While pass-through taxation is an advantage, owners of a partnership have an unlimited personal liability. Generally, each partner in a partnership is jointly liable for the partnership’s obligations. Joint liability means that partners can be sued as a group. Three rules for liability in a partnership are: 1. Every partner is liable for his or her own actions. 2. Every partner is liable for the actions of the other partners. 3. Every partner is liable for the actions of the employees of the business. Partners are given equal voting rights, even if they contributed different amounts of capital.
Limited partnership (LP) A limited partnership consists of two or more persons, with at least one general partner and one limited partner. While a general partner has unlimited personal liability, a limited partner’s liability is limited to the amount of his or her capital invested in the firm. The limited partnership is a separate entity and must file taxes as a separate entity. LPs are especially useful for raising capital since they permit investors to participate financially in a business without incurring personal liability. A limited partnership normally has pass-through taxation, but must meet certain criteria to avoid being taxed as a corporation. The limited partner interest is considered a security by law. It can be transferred to a third party, but general partners and limited partners have the right of first refusal.
Limited liability partnership (LLP) A limited liability partnership is similar to a limited partnership except that all partners in an LLP enjoy limited liability. LLPs are common among professionals such as attorneys and accountants, who are not allowed to use corporations to limit their liability. LLPs offer both the pass-through taxation of a partnership and the liability protection of a corporation.
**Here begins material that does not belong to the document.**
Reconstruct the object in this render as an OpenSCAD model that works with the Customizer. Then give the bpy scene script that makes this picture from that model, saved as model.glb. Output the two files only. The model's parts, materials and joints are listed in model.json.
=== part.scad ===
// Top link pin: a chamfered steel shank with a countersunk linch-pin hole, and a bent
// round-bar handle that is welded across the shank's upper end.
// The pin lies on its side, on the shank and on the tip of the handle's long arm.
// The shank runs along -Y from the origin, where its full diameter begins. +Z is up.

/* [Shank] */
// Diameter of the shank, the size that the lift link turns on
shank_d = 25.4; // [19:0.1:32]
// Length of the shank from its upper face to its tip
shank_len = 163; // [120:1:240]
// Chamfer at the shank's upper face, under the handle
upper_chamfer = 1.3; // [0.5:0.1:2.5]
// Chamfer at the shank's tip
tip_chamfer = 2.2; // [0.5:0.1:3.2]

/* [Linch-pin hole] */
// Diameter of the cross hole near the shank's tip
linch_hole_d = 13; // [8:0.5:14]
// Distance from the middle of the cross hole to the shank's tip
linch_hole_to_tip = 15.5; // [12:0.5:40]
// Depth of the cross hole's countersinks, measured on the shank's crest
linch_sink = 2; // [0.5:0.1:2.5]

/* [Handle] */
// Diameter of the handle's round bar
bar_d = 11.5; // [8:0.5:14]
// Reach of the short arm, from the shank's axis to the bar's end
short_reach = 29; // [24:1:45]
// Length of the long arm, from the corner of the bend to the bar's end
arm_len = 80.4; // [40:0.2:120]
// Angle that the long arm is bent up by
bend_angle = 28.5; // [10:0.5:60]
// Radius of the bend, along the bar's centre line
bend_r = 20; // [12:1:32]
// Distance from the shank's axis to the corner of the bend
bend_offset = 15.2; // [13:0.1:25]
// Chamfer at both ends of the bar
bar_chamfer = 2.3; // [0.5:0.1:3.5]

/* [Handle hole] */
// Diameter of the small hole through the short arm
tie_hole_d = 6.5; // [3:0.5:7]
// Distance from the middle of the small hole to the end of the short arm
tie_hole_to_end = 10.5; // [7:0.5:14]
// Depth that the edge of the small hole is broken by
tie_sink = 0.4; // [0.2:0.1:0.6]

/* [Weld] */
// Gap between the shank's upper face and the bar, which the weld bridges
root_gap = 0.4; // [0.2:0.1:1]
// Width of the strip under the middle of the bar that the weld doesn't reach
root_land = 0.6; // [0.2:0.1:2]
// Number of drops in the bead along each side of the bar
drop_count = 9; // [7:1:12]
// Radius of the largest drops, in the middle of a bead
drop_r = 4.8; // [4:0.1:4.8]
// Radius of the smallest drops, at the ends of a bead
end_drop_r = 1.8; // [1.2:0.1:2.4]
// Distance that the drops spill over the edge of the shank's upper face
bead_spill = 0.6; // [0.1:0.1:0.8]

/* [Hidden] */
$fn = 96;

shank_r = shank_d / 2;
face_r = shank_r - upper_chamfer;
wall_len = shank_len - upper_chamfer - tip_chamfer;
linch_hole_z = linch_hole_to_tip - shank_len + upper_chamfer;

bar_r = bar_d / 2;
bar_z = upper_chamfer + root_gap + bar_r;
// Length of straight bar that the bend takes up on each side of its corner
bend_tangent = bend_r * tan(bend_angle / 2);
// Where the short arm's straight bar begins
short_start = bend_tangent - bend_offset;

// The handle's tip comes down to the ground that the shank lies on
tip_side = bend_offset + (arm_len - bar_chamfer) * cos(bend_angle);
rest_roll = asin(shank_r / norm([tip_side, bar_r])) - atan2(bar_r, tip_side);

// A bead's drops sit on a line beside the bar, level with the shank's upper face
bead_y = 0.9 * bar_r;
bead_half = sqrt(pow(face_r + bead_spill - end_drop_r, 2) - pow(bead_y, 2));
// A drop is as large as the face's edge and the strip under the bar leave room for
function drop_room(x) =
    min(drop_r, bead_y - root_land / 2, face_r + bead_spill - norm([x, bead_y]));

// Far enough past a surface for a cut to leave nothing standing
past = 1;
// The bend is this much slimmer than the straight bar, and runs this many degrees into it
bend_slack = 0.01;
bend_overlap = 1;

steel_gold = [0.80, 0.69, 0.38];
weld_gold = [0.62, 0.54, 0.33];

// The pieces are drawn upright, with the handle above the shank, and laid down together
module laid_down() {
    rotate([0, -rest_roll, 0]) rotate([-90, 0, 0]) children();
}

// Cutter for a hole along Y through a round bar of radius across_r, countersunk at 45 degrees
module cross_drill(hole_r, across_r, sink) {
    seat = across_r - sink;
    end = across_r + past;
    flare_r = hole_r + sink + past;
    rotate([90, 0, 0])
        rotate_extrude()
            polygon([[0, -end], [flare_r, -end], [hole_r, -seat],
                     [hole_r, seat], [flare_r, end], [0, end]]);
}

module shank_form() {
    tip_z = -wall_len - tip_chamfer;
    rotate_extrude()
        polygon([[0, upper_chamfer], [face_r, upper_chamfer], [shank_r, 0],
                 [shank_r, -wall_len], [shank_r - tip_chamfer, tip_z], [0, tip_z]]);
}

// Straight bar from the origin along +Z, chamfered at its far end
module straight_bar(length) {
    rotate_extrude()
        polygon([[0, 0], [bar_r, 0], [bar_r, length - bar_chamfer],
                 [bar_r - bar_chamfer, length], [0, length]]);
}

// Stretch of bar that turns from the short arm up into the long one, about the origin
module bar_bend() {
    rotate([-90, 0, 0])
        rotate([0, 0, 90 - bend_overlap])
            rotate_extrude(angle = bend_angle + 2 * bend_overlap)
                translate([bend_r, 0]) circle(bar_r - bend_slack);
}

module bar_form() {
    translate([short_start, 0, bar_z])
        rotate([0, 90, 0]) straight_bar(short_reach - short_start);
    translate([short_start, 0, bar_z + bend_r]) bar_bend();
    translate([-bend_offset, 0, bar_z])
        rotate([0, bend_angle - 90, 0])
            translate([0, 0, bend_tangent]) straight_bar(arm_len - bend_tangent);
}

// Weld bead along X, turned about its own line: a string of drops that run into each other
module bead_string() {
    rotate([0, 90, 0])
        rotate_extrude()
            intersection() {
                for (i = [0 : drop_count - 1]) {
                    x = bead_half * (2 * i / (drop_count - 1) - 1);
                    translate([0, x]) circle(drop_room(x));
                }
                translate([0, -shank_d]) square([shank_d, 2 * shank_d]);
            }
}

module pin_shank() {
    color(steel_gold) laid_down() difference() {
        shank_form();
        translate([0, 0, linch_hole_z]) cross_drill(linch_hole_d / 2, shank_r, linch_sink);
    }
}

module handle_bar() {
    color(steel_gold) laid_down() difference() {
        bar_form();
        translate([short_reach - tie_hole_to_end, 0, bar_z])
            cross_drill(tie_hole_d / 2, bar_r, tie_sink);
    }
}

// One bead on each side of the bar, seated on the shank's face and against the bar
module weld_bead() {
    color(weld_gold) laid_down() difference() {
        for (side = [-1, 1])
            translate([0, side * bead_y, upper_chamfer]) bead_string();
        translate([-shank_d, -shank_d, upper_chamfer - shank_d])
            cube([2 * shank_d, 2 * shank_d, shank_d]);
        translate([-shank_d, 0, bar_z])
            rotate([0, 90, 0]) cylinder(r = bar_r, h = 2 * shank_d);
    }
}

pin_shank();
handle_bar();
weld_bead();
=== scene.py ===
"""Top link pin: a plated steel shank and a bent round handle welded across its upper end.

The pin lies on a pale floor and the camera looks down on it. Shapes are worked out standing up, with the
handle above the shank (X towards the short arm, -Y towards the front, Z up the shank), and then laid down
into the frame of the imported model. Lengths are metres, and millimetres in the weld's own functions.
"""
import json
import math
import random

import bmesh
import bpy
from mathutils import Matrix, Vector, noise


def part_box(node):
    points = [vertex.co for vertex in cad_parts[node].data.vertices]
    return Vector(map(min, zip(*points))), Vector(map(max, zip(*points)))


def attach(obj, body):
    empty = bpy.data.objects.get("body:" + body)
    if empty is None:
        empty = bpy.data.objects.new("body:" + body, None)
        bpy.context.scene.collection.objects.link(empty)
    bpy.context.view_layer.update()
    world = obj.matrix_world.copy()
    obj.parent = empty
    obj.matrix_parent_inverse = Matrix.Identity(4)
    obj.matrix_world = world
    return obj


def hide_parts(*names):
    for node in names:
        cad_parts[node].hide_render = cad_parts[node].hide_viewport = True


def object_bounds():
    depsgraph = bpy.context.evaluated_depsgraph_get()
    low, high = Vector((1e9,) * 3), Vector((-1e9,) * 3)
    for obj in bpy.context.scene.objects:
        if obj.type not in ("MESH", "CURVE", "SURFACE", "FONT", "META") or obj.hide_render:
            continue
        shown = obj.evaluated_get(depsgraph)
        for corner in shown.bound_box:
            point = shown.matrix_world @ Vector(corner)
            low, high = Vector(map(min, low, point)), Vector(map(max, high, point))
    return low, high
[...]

Corporation The corporation is the most common form of business entity among larger firms. Unlike sole proprietorships and partnerships, corporations are separate and distinct from their owners in the eyes of the law. The owners’ liability is limited to the amount of capital invested in the corporation. It is a legal entity which has the rights and duties of an individual: it can be sued, taxed, taken to court, etc.
The corporate business form was well-developed under Roman law. In the second and third centuries the corporate form was used by the early Christian church to hold and transfer church property. The corporate form was brought to the American colonies by the British.
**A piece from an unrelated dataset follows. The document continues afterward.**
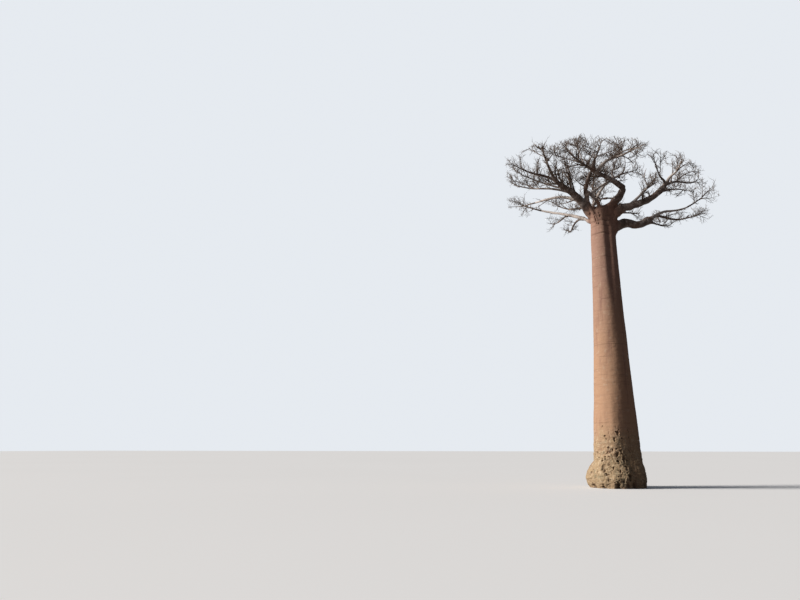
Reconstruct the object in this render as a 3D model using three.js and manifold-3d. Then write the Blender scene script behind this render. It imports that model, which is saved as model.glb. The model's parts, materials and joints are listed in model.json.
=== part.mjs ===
// A leafless baobab: one stout trunk with a lobed foot, a flat crown of crooked boughs, and bare twigs at
// their ends.
// Millimetres, +Z up. The origin is at the middle of the flat cut under the trunk, at ground level.

import * as THREE from 'three';
import { mergeVertices } from 'three/addons/utils/BufferGeometryUtils.js';
import Module from 'manifold-3d';

const wasm = await Module();
wasm.setup();

// Trunk: its height to the fork, its lean, and its radius at the foot and under the crown
const TRUNK_TOP = 18500;
const TRUNK_SIDES = 36;
const TRUNK_RINGS = 26;
const RING_CROWDING = 0.8;
const FOOT_CENTRE_X = 200;
const LEAN = 0.0105;
const CROWN_RADIUS = 780;
const FOOT_EXTRA = 780;
const TAPER_POWER = 1.6;

// Fork: the trunk is narrower from front to back there, swells to a collar and closes in a low dome
const SQUEEZE = 0.16;
const SQUEEZE_START = 11000;
const SQUEEZE_FULL = 15500;
const COLLAR_START = 17200;
const COLLAR_FULL = 18100;
const COLLAR_SWELL = 170;
const DOME_START = 17950;
const DOME_HEIGHT = 570;

// Lobes of the foot: heading seen from above, how far each swells, how high it runs and its width in degrees
const FOOT_LOBES = [
  { heading: 187, swell: 460, height: 1600, width: 36 },
  { heading: 236, swell: 190, height: 1300, width: 16 },
  { heading: 264, swell: 170, height: 1100, width: 12 },
  { heading: 291, swell: 200, height: 1500, width: 14 },
  { heading: 324, swell: 170, height: 1900, width: 15 },
  { heading: 2, swell: 110, height: 1500, width: 17 },
  { heading: 44, swell: 230, height: 1800, width: 18 },
  { heading: 88, swell: 180, height: 1400, width: 16 },
  { heading: 132, swell: 240, height: 1700, width: 18 },
];
const LOBE_TUCK = 0.15;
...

A venture does not need to incorporate in its very early stages. The need for incorporation usually arises from a specific event such as a need for external financing or selling a product opening up potential liability, etc. To form a corporation, an incorporator performs a name check. The incorporator then files the articles of incorporation which include: the name, the address of the corporation’s registered office and the name of the registered agent in the office (the legal office is not the same as the corporation’s business office), the length of time that the corporation is to exist, the capital structure (common stock and preferred stock), the name and the address of the incorporator. Up to this point in the incorporation process, one has spent no more than a few hundred dollars in fees for filing the articles of incorporation. The incorporator then elects the board of directors and goes away as the board of directors takes over. The directors then issue shares and elect the officers.
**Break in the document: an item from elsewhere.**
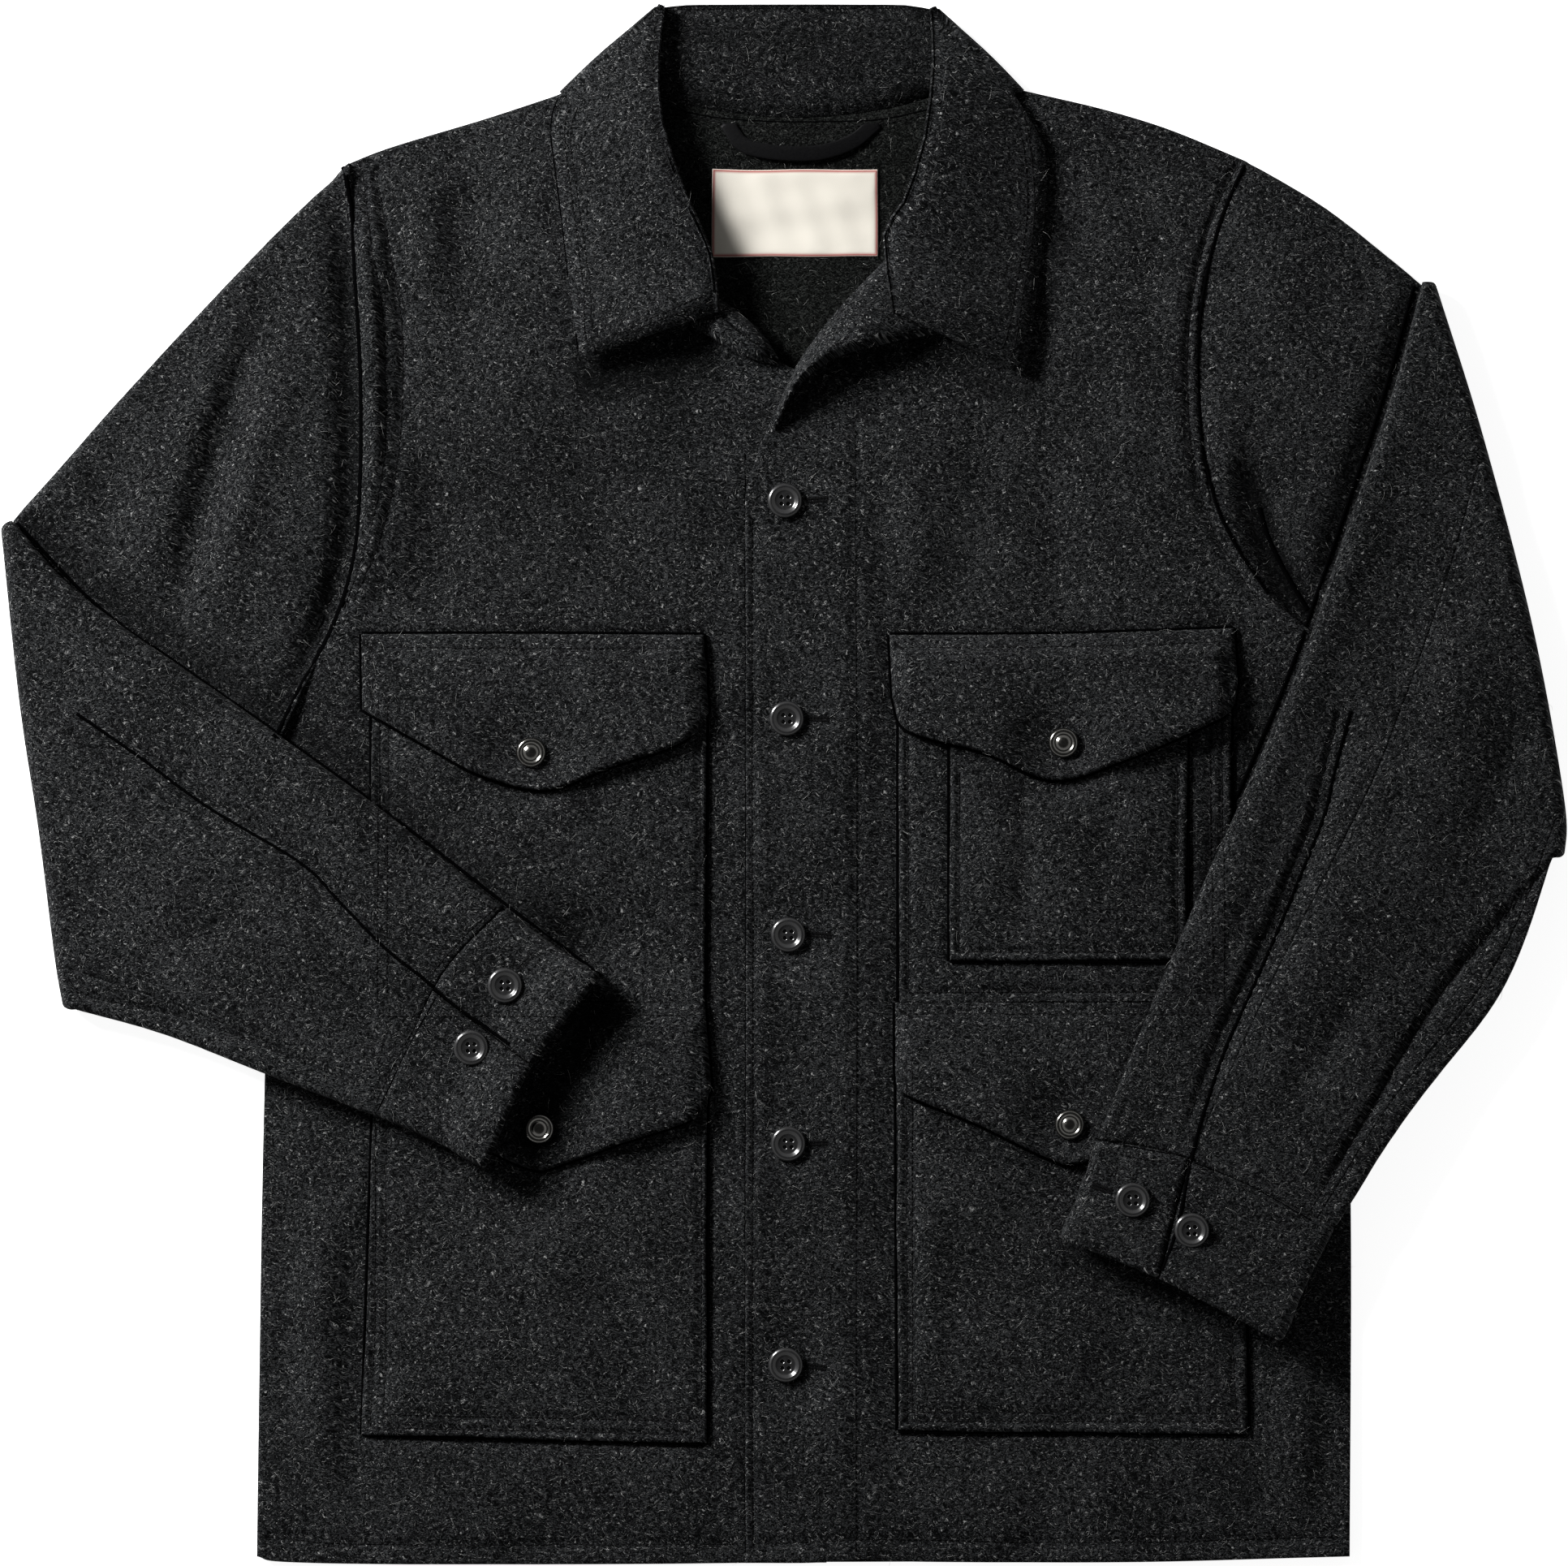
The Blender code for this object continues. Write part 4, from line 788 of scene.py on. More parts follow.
sleeveForm = {"height": 6.3, "cuffHeight": 11.0, "foldRadius": 3.8, "rise": 10.0, "cuffFlare": 7.0,
              "across": 81, "turns": 17, "deepest": -1.9, "overlap": 0.15}
sleeves = {
    "left": {"steps": (96, 150), "armhole": body["armholeLeft"][::-1],
        "top": [(-227, 320), (-316, 227), (-398.5, 134)], "under": [(-261, 25), (-315, -42), (-366, -116)],
        "fold": [(-398.5, 134), (-389, 44), (-379, -23), (-370.5, -90), (-366, -116)],
        "forearmOuter": [(-398.5, 134), (-357, 91), (-261, 23), (-201, -20.5), (-144.5, -64.5)],
        "forearmInner": [(-366, -116), (-309, -133), (-213, -170.5), (-209, -172)],
        "cuffSeam": [(-144.5, -64.5), (-178, -102), (-209, -172)],
        "cuffEnd": [(-95.5, -100.5), (-130, -146), (-153, -196.5)], "seams": ((0.31, 0.42), (0.93, 0.9)),
        "slit": (0.44, 0.5), "armPuff": 5.0, "forePuff": 3.4,
        "armCreases": [
            (9, -6.6, 395, 130, 408, 205, 421, 262, 428, 338, 433, 463, 433, 589, 425, 686, 402, 766, 362, 841, 320,
                930),
            (10, -4.6, 345, 300, 322, 400, 288, 489, 256, 607, 229, 713, 218, 820),
            (11, 2.6, 300, 380, 255, 489, 218, 600, 185, 720), (9, 2.0, 368, 400, 330, 540, 292, 650, 266, 770),
            (10, -1.8, 150, 540, 130, 620, 150, 720), (8, -3.8, -20, 620, 60, 700, 150, 775, 240, 848, 340, 925)],
        "foreCreases": [(8, 2.0, 20, 660, 170, 785, 300, 885, 430, 990, 560, 1080),
            (5, -2.4, 85, 865, 172, 927, 258, 990, 373, 1059, 476, 1162, 540, 1215),
            (5, -1.8, 110, 830, 190, 900, 290, 985), (22, 3.2, 90, 1000, 200, 1090, 320, 1170, 440, 1260),
            (9, -1.6, 150, 1180, 260, 1150, 330, 1080),
            (5, -1.6, 60, 1190, 109, 1222, 229, 1248, 344, 1290, 460, 1345),
            (6, -1.6, 430, 1010, 500, 1080, 560, 1140), (9, -1.8, 380, 1130, 440, 1220, 480, 1300),
            (8, 1.2, 560, 1080, 600, 1110, 640, 1130)],
        "rows": [(110, 875, 185, 925, 268, 986, 322, 1022, 384, 1056, 436, 1108, 486, 1158, 530, 1192),
            (75, 1190, 112, 1226, 229, 1252, 344, 1294, 447, 1336), (613, 1116, 574, 1152, 535, 1196),
            (533, 1228, 498, 1290, 466, 1354)]},
    "right": {"steps": (64, 190), "armhole": body["armholeRight"][::-1], "top": [(239, 322), (283, 294), (330, 258)],
        "under": [(283, 70), (340, 22), (397, -38)],
        "fold": [(330, 258), (355, 178), (381, 78), (397, -10), (397, -38)],
        "forearmOuter": [(330, 258), (314, 198), (286, 115), (265, 55), (211, -67), (161, -183.5)],
        "forearmInner": [(397, -38), (370, -107), (318, -174.5), (284.5, -228.5)],
        "cuffSeam": [(161, -183.5), (206, -193), (284.5, -228.5)],
        "cuffEnd": [(143.6, -235), (191, -254), (254.5, -286.7)], "seams": ((0.3, 0.37), (0.95, 0.92)),
        "slit": (0.37, 0.43), "armPuff": 3.4, "forePuff": 3.4,
        "armCreases": [
            (5, -1.4, 1560, 120, 1540, 199, 1520, 239, 1502, 288, 1489, 342, 1481, 400, 1479, 454, 1482, 530, 1491,
                583, 1507, 637, 1540, 700),
            (9, -7.5, 1525, 540, 1543, 605, 1572, 686, 1614, 762, 1650, 830),
            (9, 2.4, 1490, 460, 1512, 540, 1528, 600), (14, 1.8, 1560, 300, 1590, 420, 1620, 520),
            (10, -5.2, 1790, 280, 1752, 370, 1722, 460, 1684, 570, 1644, 690, 1590, 820)],
        "foreCreases": [(9, 2.4, 1775, 330, 1706, 560, 1646, 740, 1586, 900, 1526, 1060, 1466, 1220, 1410, 1370),
            (6, -3.6, 1676, 820, 1642, 953, 1600, 1080, 1567, 1151, 1529, 1236, 1504, 1292, 1475, 1377, 1445, 1480),
            (11, 1.8, 1720, 900, 1680, 1020, 1620, 1170, 1550, 1340),
            (20, 2.6, 1840, 600, 1800, 840, 1740, 1040, 1650, 1240), (10, -1.8, 1870, 860, 1850, 960, 1800, 1060),
            (4.5, -2.0, 1940, 1030, 1780, 1215, 1690, 1362, 1646, 1434, 1600, 1510),
            (9, -2.2, 1710, 1170, 1640, 1280, 1550, 1410), (12, -1.5, 1740, 640, 1730, 760, 1700, 880)],
        "rows": [(1648, 876, 1627, 953, 1614, 1003, 1584, 1080, 1554, 1151, 1516, 1236, 1491, 1292, 1462, 1377),
            (1922, 1046, 1778, 1216, 1686, 1364, 1643, 1435, 1606, 1496), (1352, 1412, 1400, 1424, 1452, 1432),
            (1476, 1440, 1530, 1462, 1606, 1500)]}}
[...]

C corporation For a corporation organized under subchapter C of the 1986 IRS code (known as C corporation), the federal tax ranges from a minimum of 15% to a maximum of 35%, depending on the corporation’s level of taxable income. Double taxation may be the issue with C corporations since profits paid out as dividends are taxed a second time at the personal level. To reduce the tax burden the corporation can include debt in its capital structure, but at a certain level of leverage the IRS will reclassify the debt as equity. A more common way of reducing the tax burden is to pay year-end bonuses so that the corporate income is reduced to near zero. However, there is a limit to what the IRS considers reasonable compensation.
S corporation For a corporation organized under subchapter S of the Internal Revenue Code (S stands for small business corporation) there is a pass-through taxation. The S corporation must be a domestic corporation with the maximum number of shareholders of 75 which include individuals or certain estates and trusts who are not non-resident aliens. Besides, S corporations must have one class of stock.
Limited liability company (LLC) A Limited Liability Company is a business structure allowed by state statute. LLCs are popular because, similar to a corporation, owners have limited personal liability for the debts and actions of the LLC. Other features of LLCs are more like a partnership, providing management flexibility and the benefit of pass-through taxation. Owners of an LLC are called members. Since most states do not restrict ownership, members may include individuals, corporations, other LLCs and foreign entities. There is no maximum number of members. Most states also permit “single member” LLCs, those having only one owner.
Business trusts These trusts are unincorporated and are typically created as alternatives to corporations or partnerships. The business trust can conduct a wide variety of business, including investing, buying, and selling, yet offers beneficiaries a limited level of liability; a business trust may even invest in stocks, bonds, and similar investment instruments. Unlike corporations, business trusts do not receive charters from the states in which they are formed. Instead, they are formed through the creation of declarations of trust, which their grantors voluntarily sign.
Professional corporation A professional corporation is a variation of the corporate form of business organization that is available to entrepreneurs who provide professional services—such as doctors, lawyers, accountants, consultants, and architects. "Professionals," Frederick W. Dailey explained in his book Tax Savvy for Small Business, "are treated as small businesses under the tax code. Most of them operate as sole proprietorships or partnerships, and are subject to the same tax rules as other similar businesses. However, certain professionals who offer services may form and operate a special type of entity, called a professional corporation." Some states require professionals to form this type of entity if they wish to incorporate. In a professional corporation, the owners perform services for the business as employees.
Comprehension
1.4.1 Answer the questions using the active vocabulary and Unit 1 Glossary.
1. What are the six common issues that distinguish the different business forms?
2. Why do you think taxation and risk and control are the more significant issues?
3. What are the choices of business form for a one-owner firm?
4. What are the choices of business form for multiple people?
5. What are the two types of risk that one exposes oneself to when starting a business?
6. What is the tradeoff between liability and taxation?
7. How have S corporations and LLCs changed that tradeoff?
8. What are the major characteristics of a sole proprietorship?
9. What are the major characteristics of a partnership?
10. What are the major characteristics of a corporation?
11. What types of partnership do you know?
12. What types of corporation do you know?
13. What are the advantages of a limited liability company over other legal types?
14. What is the major difference between a business trust and a corporation?
15. What is the variation of the corporate form of business organization that is available to entrepreneurs who provide professional services?